Like the tones of Variation 15, topics repeat and themes emerge, including fathers and sons, art, redemption, revision, creativity, numbers, war, death, pills, puzzles, and the moon. The essay does not argue a point or elucidate an idea, but reveals relationships between seemingly disparate topics. It invites connections, stirs feelings, and cultivates insight. As much as any theme, it is composition itself that Miller explores in his book. Again and again, he interweaves voices, contrasts dark and light, and lets patterns emerge in essays that range from a two-and-a-half-page meditation on his father to a sixty-three-page fugue encompassing insanity, divorce, and suicide. The latter lives up to the definition of fugue because of being both a composition of interweaving voice parts and a disturbed state of consciousness.

In keeping with his book’s title, Miller explores what might be called monstrous in himself and the world around him. The America in A Greater Monster is often callous and crass, artificial and superficial, violent and unjust. For example, in vivid first-hand accounts, Miller illustrates the violence that pervades the urban school where he teaches. In one essay, he describes breaking up a gang fight: “I tried to pry Bub’s fingers from [Andre’s] throat. I could see blood where Bub’s fingernails dug in. The security guard arrived, and he and I pushed Bub down the hall like football players pushing a tackling sled upfield.” Just as troubling is the surreal picture Miller paints of suburbia as a place where a union official compares improving education to giving an extreme makeover, where too-thin girls wear revealing clothes that shout “HOT PROPERTY” and a dinner-party conversation turns glibly to people needing organ transplants: “What if they all agreed to draw lots, and for the winners to harvest the loser’s organs? Would that be OK?”

But Miller is true to the entire epigraph by Montaigne and reveals the miraculous even while examining the monstrous. In an essay exploring his father as monster, Miller concludes tenderly that he was always the son “who loved monster movies, even though they gave him nightmares.” In an exploration of his biological father’s mental instability, Miller traces the idealism of an artist, beginning the essay with an epigraph from Ahmad Jamal: “The goal of every musician is to be free, but freedom is rare.” And throughout the book, Miller reiterates the redemptive power of art.

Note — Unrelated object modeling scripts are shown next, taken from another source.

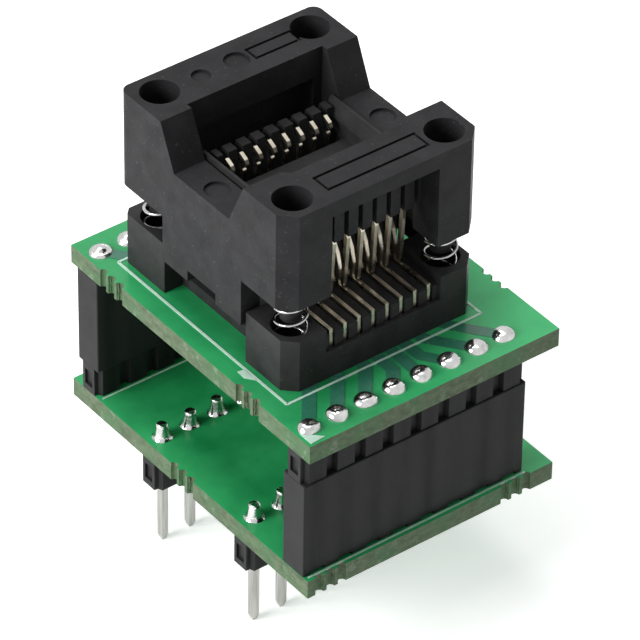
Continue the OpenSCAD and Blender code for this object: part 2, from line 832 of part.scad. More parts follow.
module coil_spring(sx, sy) {
    steps = 20;
    sides = 6;
    rings = turns * steps;
    z0 = floor_t + wire_r + eps;
    rise = cover_under - wire_r - eps - z0;
    points = [for (i = [0:rings]) for (k = [0:sides - 1])
        let (turn = 360 * i / steps, side = 360 * k / sides, r = coil_r + wire_r * cos(side))
            [r * cos(turn), r * sin(turn), z0 + rise * i / rings + wire_r * sin(side)]];
    tube = [for (i = [0:rings - 1]) for (k = [0:sides - 1])
        let (a = i * sides + k, b = i * sides + (k + 1) % sides)
            [a, a + sides, b + sides, b]];
    ends = [[for (k = [0:sides - 1]) k], [for (k = [0:sides - 1]) rings * sides + sides - 1 - k]];
    color("lightsteelblue") in_socket()
        translate([sx * spring_gap_x / 2, sy * spring_gap_y / 2, 0])
            polyhedron(points = points, faces = concat(tube, ends));
}

module spring_front_left() {
    coil_spring(-1, -1);
}

module spring_front_right() {
    coil_spring(1, -1);
}

module spring_back_left() {
    coil_spring(-1, 1);
}

module spring_back_right() {
    coil_spring(1, 1);
}

upper_board();
lower_board();
socket_base();
socket_cover();
spring_front_left();
spring_front_right();
spring_back_left();
spring_back_right();
front_contact_stems();
back_contact_stems();
for (i = [1:2 * chip_positions])
    contact_arm(i);
front_pin_insulator();
front_header_pins();
front_socket_header();
front_header_clips();
back_pin_insulator();
back_header_pins();
back_socket_header();
back_header_clips();
front_plug_insulator();
back_plug_insulator();
for (i = [1:2 * positions])
    plug_pin(i);
front_upper_joints();
back_upper_joints();
front_lower_joints();
back_lower_joints();
front_plug_joints();
back_plug_joints();
front_tail_joints();
back_tail_joints();
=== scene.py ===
# Chip test socket on a plug-in adapter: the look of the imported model.
import math

import bmesh
import bpy
import numpy as np
from mathutils import Matrix


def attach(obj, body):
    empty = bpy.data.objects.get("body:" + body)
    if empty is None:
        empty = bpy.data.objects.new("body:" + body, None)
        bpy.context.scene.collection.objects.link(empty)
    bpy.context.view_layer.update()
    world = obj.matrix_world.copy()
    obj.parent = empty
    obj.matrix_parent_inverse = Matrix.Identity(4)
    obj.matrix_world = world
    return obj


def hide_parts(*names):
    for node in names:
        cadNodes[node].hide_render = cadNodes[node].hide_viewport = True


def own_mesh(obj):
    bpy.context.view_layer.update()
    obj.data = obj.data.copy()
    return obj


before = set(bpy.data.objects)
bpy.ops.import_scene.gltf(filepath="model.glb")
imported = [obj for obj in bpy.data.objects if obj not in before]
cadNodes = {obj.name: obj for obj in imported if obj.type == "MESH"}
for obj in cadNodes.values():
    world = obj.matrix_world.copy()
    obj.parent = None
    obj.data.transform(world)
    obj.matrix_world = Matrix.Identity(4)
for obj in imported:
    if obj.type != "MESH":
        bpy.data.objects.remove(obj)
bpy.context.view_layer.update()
mm = 0.001
print("frame loaded")

# Places in the row frame, in millimetres, as in part.scad
place = {
    "pinX": -10.13,
    "pitch": 2.54,
    "frontRowY": -12.8,
    "backRowY": 12.6,
    "frontPlugY": -6.45,
    "backPlugY": 4.98,
    "lowerZ": 8.3,
    "lowerTop": 9.9,
    "upperZ": 20.94,
    "upperTop": 22.54,
    "socketX": -0.65,
    "socketY": 0.85,
    "chipPitch": 1.27,
    "boardW": 22.8,
    "boardD": 29.2,
    "boardT": 1.6,
    "tailY": 9.4,
}

# Folds of the mouldings' merged meshes, in degrees
fold = {"flat": 1, "round": 32, "bevel": 25}


def addNode(tree, kind, settings=None, **values):
    # A shader node with its properties and its sockets' plain values set.
    node = tree.nodes.new(kind)
    for key, value in (settings or {}).items():
        setattr(node, key, value)
    for key, value in values.items():
        node.inputs[key.replace("_", " ")].default_value = value
    return node


def startMaterial(name):
    # An empty node material: its tree, its surface shader and coordinates in mm.
    material = bpy.data.materials.new(name)
    material.use_nodes = True
    tree = material.node_tree
    shader = tree.nodes["Principled BSDF"]
    coords = tree.nodes.new("ShaderNodeTexCoord")
    scale = addNode(tree, "ShaderNodeMapping")
    scale.inputs["Scale"].default_value = (1000, 1000, 1000)
    tree.links.new(coords.outputs["Object"], scale.inputs["Vector"])
    return material, tree, shader, scale.outputs["Vector"]


def noiseOf(tree, vector, scale, detail=3.0, rough=0.5, distortion=0.0):
    # Smooth noise from 0 to 1, scale in cells per millimetre.
    noise = addNode(tree, "ShaderNodeTexNoise", Scale=scale, Detail=detail, Roughness=rough, Distortion=distortion)
    tree.links.new(vector, noise.inputs["Vector"])
    return noise.outputs["Fac"]


def remap(tree, value, low, high, outLow, outHigh):
    # A value between low and high, clamped, stretched to outLow and outHigh.
    node = addNode(tree, "ShaderNodeMapRange")
    for index, number in enumerate((low, high, outLow, outHigh)):
        node.inputs[index + 1].default_value = number
    tree.links.new(value, node.inputs[0])
    return node.outputs[0]


def mixColour(tree, factor, first, second):
    # Blend of two colours; each is a plain colour or another node's output.
    node = addNode(tree, "ShaderNodeMix", {"data_type": "RGBA"})
    for socket, value in ((node.inputs[0], factor), (node.inputs[6], first), (node.inputs[7], second)):
        if isinstance(value, (tuple, list)):
            socket.default_value = (*value, 1)
        elif isinstance(value, (int, float)):
            socket.default_value = value
        else:
            tree.links.new(value, socket)
    return node.outputs[2]


def mathOf(tree, operation, first, second=0.0):
    # One arithmetic node; each operand is a number or another node's output
    node = addNode(tree, "ShaderNodeMath", {"operation": operation})
    for socket, value in zip(node.inputs, (first, second)):
        if isinstance(value, (int, float)):
            socket.default_value = value
        else:
            tree.links.new(value, socket)
    return node.outputs[0]


def bumpFrom(tree, shader, height, strength, distance):
    # Relief of the surface, distance in millimetres.
    bump = addNode(tree, "ShaderNodeBump", Strength=strength, Distance=distance * mm)
    tree.links.new(height, bump.inputs["Height"])
    tree.links.new(bump.outputs["Normal"], shader.inputs["Normal"])


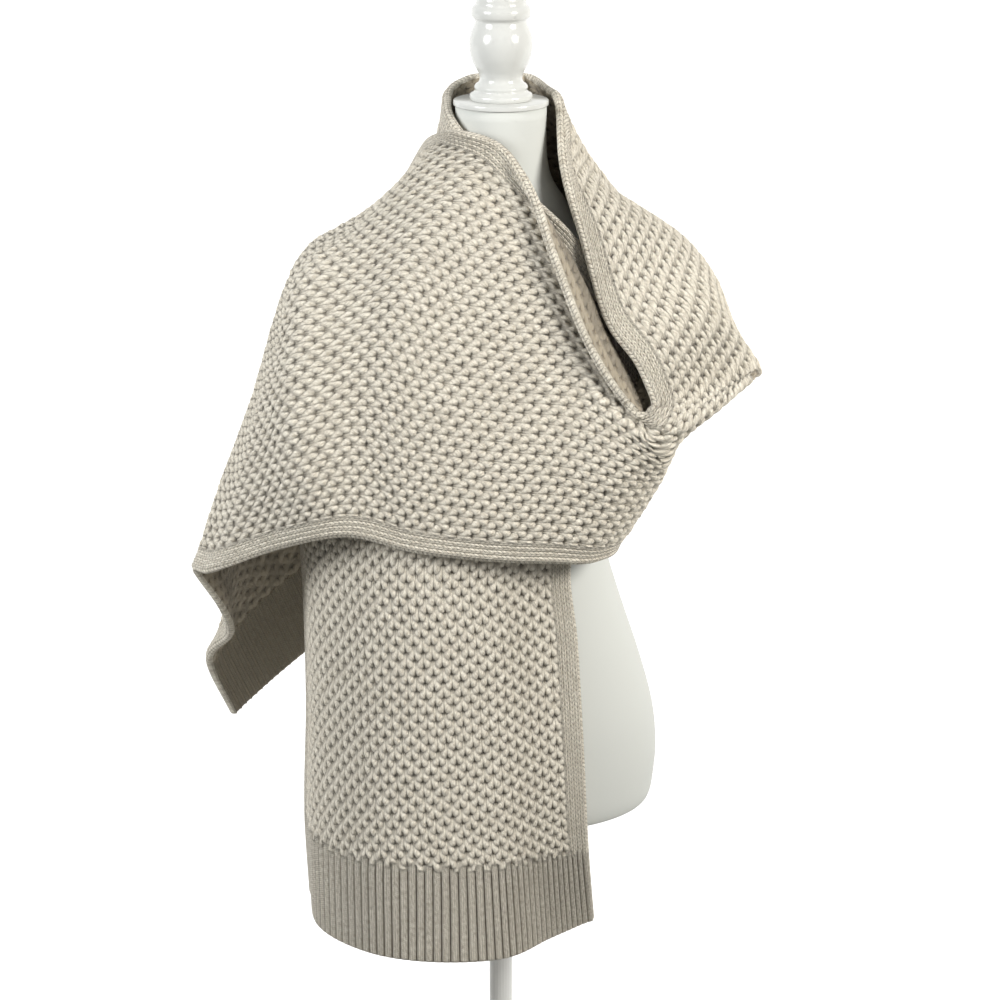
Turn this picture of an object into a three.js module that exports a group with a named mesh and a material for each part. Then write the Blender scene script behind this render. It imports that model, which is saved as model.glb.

Miller’s writing is a kind of antidote to the monstrosities of postmodern America. With courageous empathy, he looks tragedy, mortality, and indifference in the eye. With poise, he searches their meaning in a broader composition of living, never raising his voice in the shrill tones of today’s media but allowing things to speak for themselves, especially through artful repetitions. He is critical but not judgmental, and turns his eye for monstrosity on himself as much as others. His acute observation expresses the attention of a father or teacher sensitive to the signs of need from individuals and society.  Montaigne once said, “To compose our character is our duty, not to compose books, and to win, not battles and provinces but order and tranquility in our conduct.” As for Montaigne, there is much at stake for Miller in writing. It is part and parcel of living with inspiration and compassion. Through an ear for voice, sensitivity to tone, deftness with language, and fearless curiosity, Miller shares this inspiration and compassion with his readers along with the possibilities of composition.